But reality hit when I proudly walked into ABN Amro, the largest bank in the Netherlands, only to realize they didn’t want or couldn’t support me and my business as a customer. My business partners’ and my experience securing basic banking services for a newly formed business in Mexico was orders of magnitude worse.
These challenges are all too common and, with almost 5.5 million business formed last year, excessive barriers in accessing banking and credit represent a lost opportunity for financial service providers and an impediment to newly-formed enterprises focusing on establishing and growing their businesses.
While there are numerous, well-funded startups working on improving identity verification, KYC, and fraud solutions for consumers, there has been little focus on solving these challenges for businesses, which is a substantially more difficult problem. Offerings from incumbent firms like Dun & Bradstreet are, to put it politely, lacking.
Baselayer, which emerged from stealth and announced its $6.5 million seed round, helps to solve for this by providing a comprehensive platform with fully automated solutions for know your business (KYB), risk, and fraud management.
It’s no secret that fraud and financial crime risk are major problems in banking and fintech, including in the business account space, with bad actors looking to take advantage of gaps in controls. And, for too long, this has been a tolerated trade off in return for fast, “frictionless” onboarding experiences and higher conversion rates.

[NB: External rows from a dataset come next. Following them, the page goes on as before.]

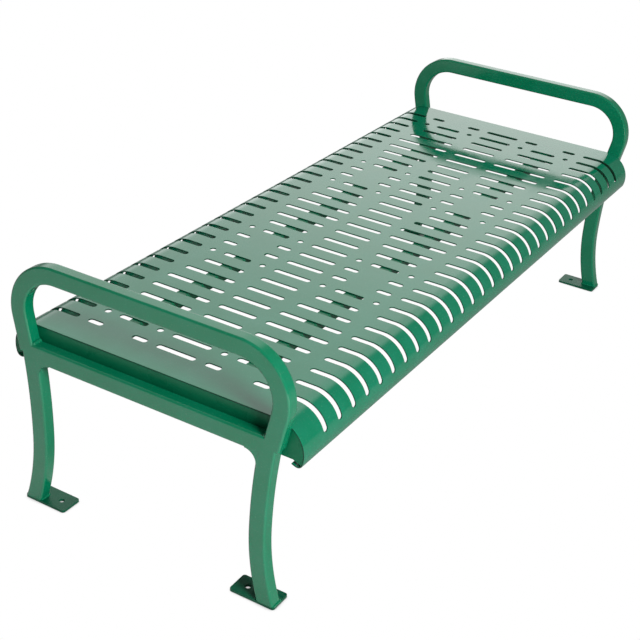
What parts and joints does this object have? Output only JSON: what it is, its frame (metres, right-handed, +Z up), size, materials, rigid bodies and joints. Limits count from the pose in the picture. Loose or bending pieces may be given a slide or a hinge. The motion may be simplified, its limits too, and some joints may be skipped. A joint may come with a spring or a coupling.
{
  "type": "backless bench",
  "caption": "Backless steel park bench: slotted seat with rolled long edges between two tubular end frames with arm hoops, bowed legs and foot plates to bolt down.",
  "frame": {"origin": "on the ground under the middle of the bench, at the centre of its footprint", "axes": "+X along the bench from the left end to the right end, +Y from the front long side to the back, +Z up"},
  "size_m": [1.832, 0.734, 0.604],
  "materials": {
    "green_coat": "gloss",
    "zinc_steel": "satin"
  },
  "bodies": {
    "root": {"seat_panel": "green_coat", "arm_hoop_left": "green_coat", "arm_hoop_right": "green_coat", "hoop_end_caps_left": "green_coat", "hoop_end_caps_right": "green_coat", "leg_front_left": "green_coat", "leg_back_left": "green_coat", "leg_front_right": "green_coat", "leg_back_right": "green_coat", "cross_rail_left": "green_coat", "cross_rail_right": "green_coat", "corner_gussets_left": "green_coat", "corner_gussets_right": "green_coat", "foot_plate_front_left": "green_coat", "foot_plate_back_left": "green_coat", "foot_plate_front_right": "green_coat", "foot_plate_back_right": "green_coat", "seat_end_plate_left": "green_coat", "seat_end_plate_right": "green_coat", "seat_stiffener_front": "green_coat", "seat_stiffener_back": "green_coat", "seat_bolts_left": "zinc_steel", "seat_bolts_right": "zinc_steel", "bolt_washers_left": "zinc_steel", "bolt_washers_right": "zinc_steel", "weld_nuts_left": "zinc_steel", "weld_nuts_right": "zinc_steel"}
  },
  "joints": []
}
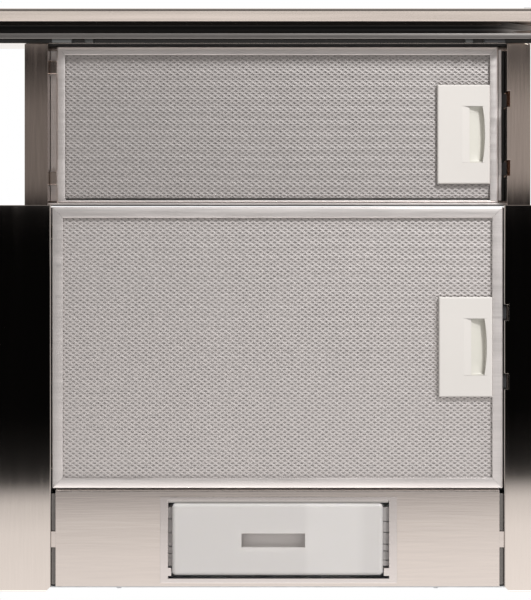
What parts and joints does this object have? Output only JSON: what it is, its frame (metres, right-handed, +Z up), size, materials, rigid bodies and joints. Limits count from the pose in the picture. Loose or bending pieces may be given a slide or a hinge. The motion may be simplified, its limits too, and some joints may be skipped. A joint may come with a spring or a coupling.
{
  "type": "under cabinet range hood",
  "caption": "Telescopic range hood for a wall cabinet: pull-out drawer with handle bar and grease filter, hinged body filter, lamp cover, blower and duct collar with dampers.",
  "frame": {"origin": "centre of the four cabinet mounting screws, on the mounting face that meets the cabinet floor", "axes": "+X to the right seen from the front, +Y to the wall, +Z up; the drawer pulls out towards -Y and the filters face down"},
  "size_m": [0.598, 0.441, 0.247],
  "materials": {
    "black_plastic": "moulded",
    "brushed_steel": "brushed stainless sheet",
    "circuit": "circuit board",
    "clear_white": "translucent opal",
    "filter_aluminium": "anodised satin",
    "galvanised_steel": "galvanised sheet",
    "glass": "opal glass",
    "grey_plastic": "moulded",
    "mesh_aluminium": "expanded metal",
    "motor_steel": "lacquered",
    "polished_steel": "bright annealed stainless sheet",
    "rubber": "matt",
    "shaft_steel": "ground",
    "white_plastic": "fine moulded texture",
    "zinc_screw": "zinc plated"
  },
  "bodies": {
    "hood": {"casing": "galvanised_steel", "blower_deck": "galvanised_steel", "left_wing": "polished_steel", "right_wing": "polished_steel", "front_crossmember": "galvanised_steel", "light_panel": "polished_steel", "lamp_box": "galvanised_steel", "lamp_holder": "white_plastic", "lamp_bulb": "glass", "lamp_bezel": "white_plastic", "slide_rail_left": "galvanised_steel", "slide_rail_right": "galvanised_steel", "scroll_housing": "black_plastic", "inlet_ring": "black_plastic", "motor_housing": "motor_steel", "motor_bracket": "galvanised_steel", "motor_bushes": "rubber", "motor_screws": "zinc_screw", "capacitor": "white_plastic", "duct_collar": "black_plastic", "damper_spindle": "shaft_steel", "terminal_box": "grey_plastic", "terminal_lid": "grey_plastic", "cable_grommet": "rubber", "reed_switch": "black_plastic", "casing_screws": "zinc_screw"},
    "drawer": {"drawer_member_left": "brushed_steel", "drawer_member_right": "brushed_steel", "drawer_top_panel": "brushed_steel", "drawer_front_rail": "brushed_steel", "drawer_rear_rail": "brushed_steel", "drawer_glides": "white_plastic", "drawer_magnet": "motor_steel", "front_fascia": "filter_aluminium", "end_cap_left": "grey_plastic", "end_cap_right": "grey_plastic", "control_panel": "black_plastic", "switch_board": "circuit", "fascia_screws": "zinc_screw"},
    "button_1": {"button_1": "grey_plastic"},
    "button_2": {"button_2": "grey_plastic"},
    "button_3": {"button_3": "grey_plastic"},
    "button_4": {"button_4": "grey_plastic"},
    "button_5": {"button_5": "grey_plastic"},
    "body_filter": {"body_filter_frame": "filter_aluminium", "body_filter_mesh": "mesh_aluminium", "body_latch_housing": "white_plastic", "body_latch_spring": "black_plastic"},
    "body_latch": {"body_latch_slider": "white_plastic"},
    "drawer_filter": {"drawer_filter_frame": "filter_aluminium", "drawer_filter_mesh": "mesh_aluminium", "drawer_latch_housing": "white_plastic", "drawer_latch_spring": "black_plastic"},
    "drawer_latch": {"drawer_latch_slider": "white_plastic"},
    "lamp_cover": {"lamp_cover": "clear_white"},
    "impeller": {"impeller": "black_plastic", "motor_shaft": "shaft_steel"},
    "damper_front": {"damper_flap_front": "black_plastic"},
    "damper_rear": {"damper_flap_rear": "black_plastic"}
  },
  "joints": [
    {"name": "drawer_slide", "type": "slide", "parent": "hood", "child": "drawer", "axis": [0, 1, 0], "range_m": [0, 0.1215]},
    {"name": "body_filter_hinge", "type": "hinge", "parent": "hood", "child": "body_filter", "pos_m": [-0.169, -0.038, -0.042], "axis": [0, 1, 0], "range_deg": [0, 75]},
    {"name": "drawer_filter_hinge", "type": "hinge", "parent": "drawer", "child": "drawer_filter", "pos_m": [-0.167, -0.208, -0.029], "axis": [0, -1, 0], "range_deg": [-75, 0]},
    {"name": "body_latch_slide", "type": "slide", "parent": "body_filter", "child": "body_latch", "axis": [-1, 0, 0], "range_m": [0, 0.005], "stiffness_N_per_m": 250, "springref_m": -0.004, "deforming": ["body_latch_spring"]},
    {"name": "drawer_latch_slide", "type": "slide", "parent": "drawer_filter", "child": "drawer_latch", "axis": [-1, 0, 0], "range_m": [0, 0.005], "stiffness_N_per_m": 250, "springref_m": -0.004, "deforming": ["drawer_latch_spring"]},
    {"name": "lamp_cover_hinge", "type": "hinge", "parent": "hood", "child": "lamp_cover", "pos_m": [0, 0.13, -0.0405], "axis": [1, 0, 0], "range_deg": [0, 85]},
    {"name": "impeller_spin", "type": "hinge", "parent": "hood", "child": "impeller", "pos_m": [-0.07, 0.011, 0.045], "axis": [0, 0, 1], "continuous": true},
    {"name": "damper_front_hinge", "type": "hinge", "parent": "hood", "child": "damper_front", "pos_m": [0.1, 0.011, 0.17], "axis": [-1, 0, 0], "range_deg": [0, 75]},
    {"name": "damper_rear_hinge", "type": "hinge", "parent": "hood", "child": "damper_rear", "pos_m": [0.1, 0.011, 0.17], "axis": [1, 0, 0], "range_deg": [0, 75]},
    {"name": "button_1_press", "type": "slide", "parent": "drawer", "child": "button_1", "axis": [0, 1, 0], "range_m": [0, 0.0025], "stiffness_N_per_m": 300, "springref_m": -0.002},
    {"name": "button_2_press", "type": "slide", "parent": "drawer", "child": "button_2", "axis": [0, 1, 0], "range_m": [0, 0.0025], "stiffness_N_per_m": 300, "springref_m": -0.002},
    {"name": "button_3_press", "type": "slide", "parent": "drawer", "child": "button_3", "axis": [0, 1, 0], "range_m": [0, 0.0025], "stiffness_N_per_m": 300, "springref_m": -0.002},
    {"name": "button_4_press", "type": "slide", "parent": "drawer", "child": "button_4", "axis": [0, 1, 0], "range_m": [0, 0.0025], "stiffness_N_per_m": 300, "springref_m": -0.002},
    {"name": "button_5_press", "type": "slide", "parent": "drawer", "child": "button_5", "axis": [0, 1, 0], "range_m": [0, 0.0025], "stiffness_N_per_m": 300, "springref_m": -0.002}
  ]
}
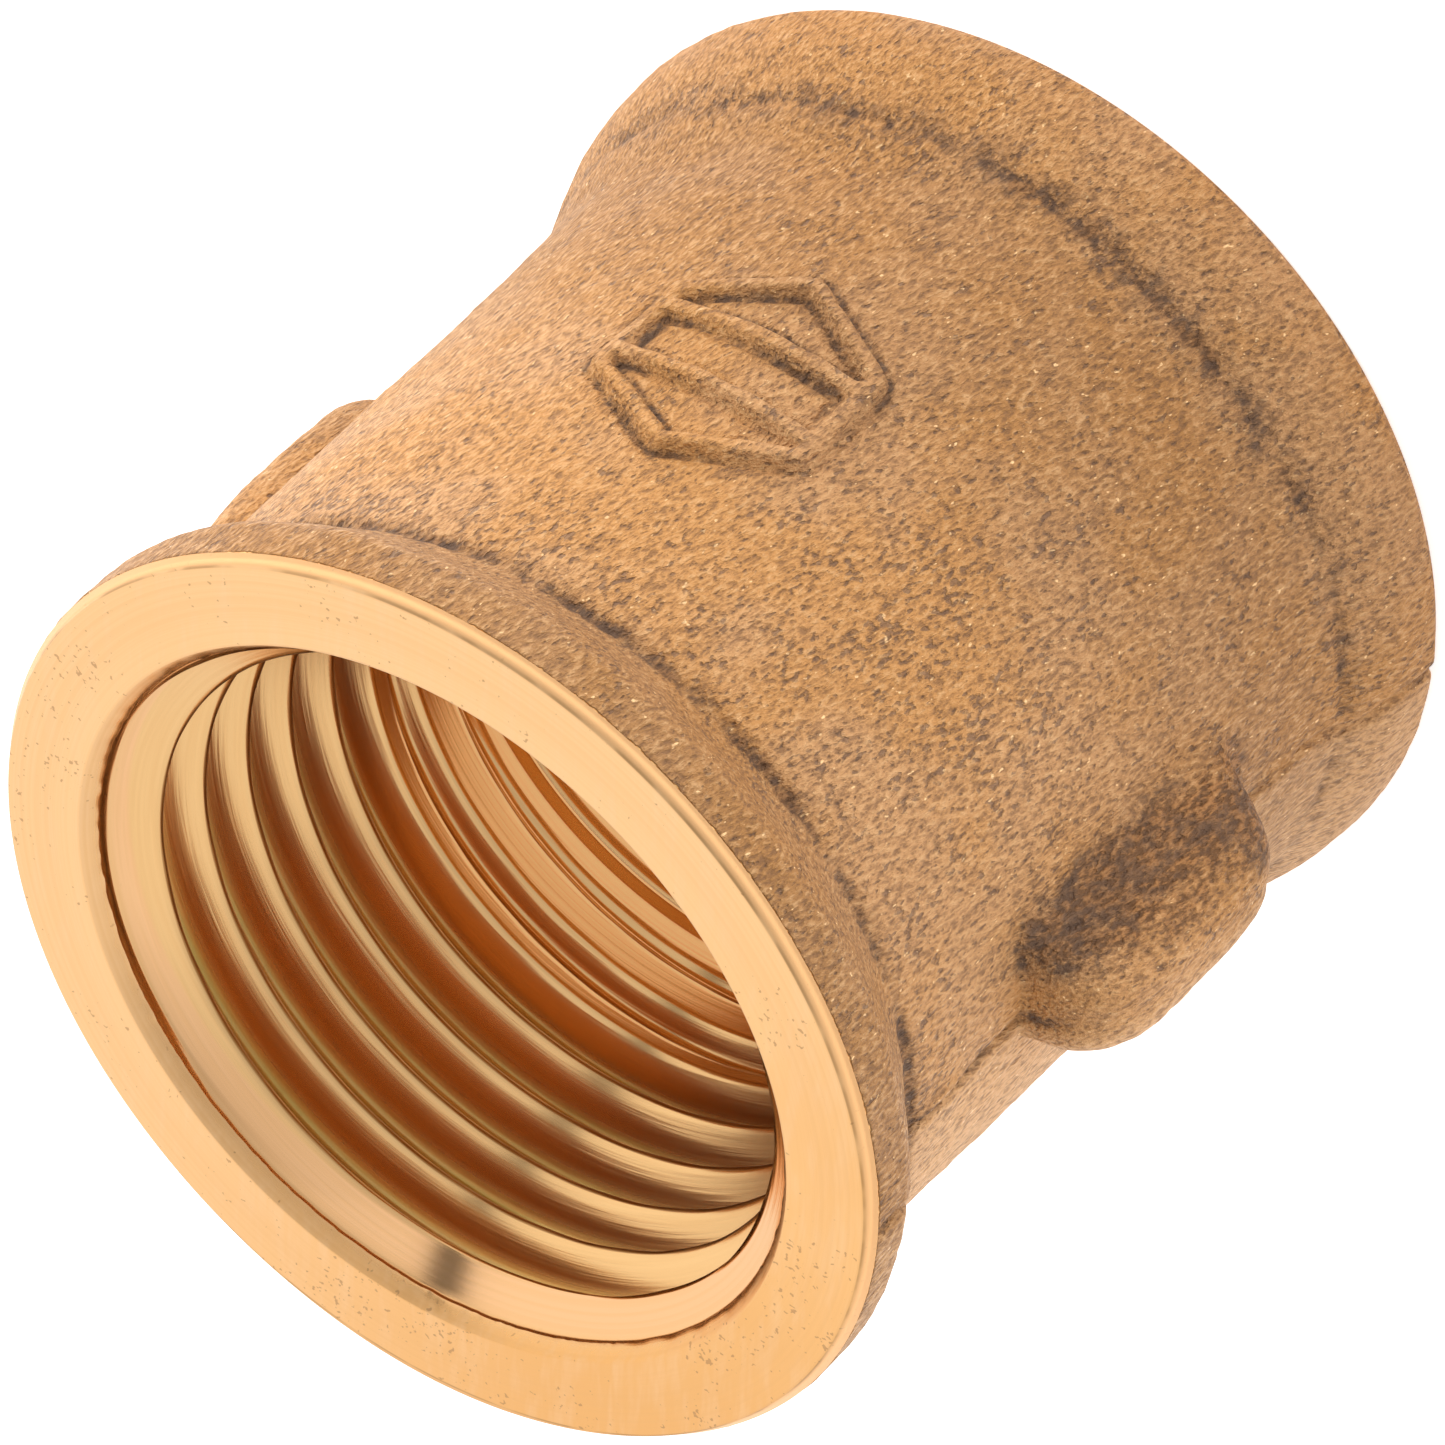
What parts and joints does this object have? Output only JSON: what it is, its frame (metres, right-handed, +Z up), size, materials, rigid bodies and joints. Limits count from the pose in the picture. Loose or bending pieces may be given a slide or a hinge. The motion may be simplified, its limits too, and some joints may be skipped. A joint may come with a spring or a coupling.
{
  "type": "reducing coupling",
  "caption": "Short female-to-female pipe coupling in cast gunmetal, internally threaded from both ends, with a bead collar round each end and two side lugs.",
  "frame": {"origin": "centre of the lower end face, on the bore axis", "axes": "+Z up the bore towards the upper end face; the lugs stand on +X and -X; the raised mark faces -Y"},
  "size_m": [0.0288, 0.027, 0.0257],
  "materials": {
    "cast_gunmetal": "as cast, sand-grained",
    "machined_gunmetal": "machined, satin"
  },
  "bodies": {
    "root": {"body": "cast_gunmetal", "upper_collar": "cast_gunmetal", "lower_collar": "cast_gunmetal", "lug_left": "cast_gunmetal", "lug_right": "cast_gunmetal", "casting_mark": "cast_gunmetal"}
  },
  "joints": []
}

With Baselayer, financial firms serving business customers can get the best of both worlds: real-time searching of government data sources and intelligent AI-powered entity matching help eliminate manual reviews, enabling faster, less risky onboarding and more accurate ongoing monitoring.
In just six months of operations, Baselayer has secured nearly 30 customers with over 25 million end-customer accounts.
So it should be no surprise Baselayer’s seed round was 5x oversubscribed.
I’m proud to join Torch Capital, Afore Capital, Founder Collective, Picus Capital, Gilgamesh Ventures, and notable angel investors in supporting what promises to be a game changer in the business identity and risk management space.
Congrats to Baselayer cofounders Jonathan Awad and Timothy Hyde on the milestone!
Fed, OCC & FDIC Drop New Guide on “Third-Party Relationships”
As earlier missteps have caught up with many players in the banking-as-a-service space, both banks and middleware platforms, some have taken to blaming the lack of a clear “rule book” for such partnerships.
But such protestations strike me as either disingenuous or ill informed for a number of reasons.
First, much of financial services regulation tends to be principles-based, rather than rule-based, including policies governing how banks interact with third-party vendors, like middleware intermediaries and customer-facing fintechs or brands.
Existing regulation does not (and, indeed, cannot) explicitly prohibit the BaaS operating models originally pursued by middleware providers like Unit, Synapse, Treasury Prime, and Synctera.
Rather, it was the inability of partner banks together with their middleware providers to operate these relationships in a manner compliant with applicable regulations that has resulted in ongoing heightened regulatory scrutiny of the sector.
It is not that the regulations or expectations have necessarily changed, as some in industry believe; rather, it is that regulators are looking more closely and are more actively enforcing long-held expectations.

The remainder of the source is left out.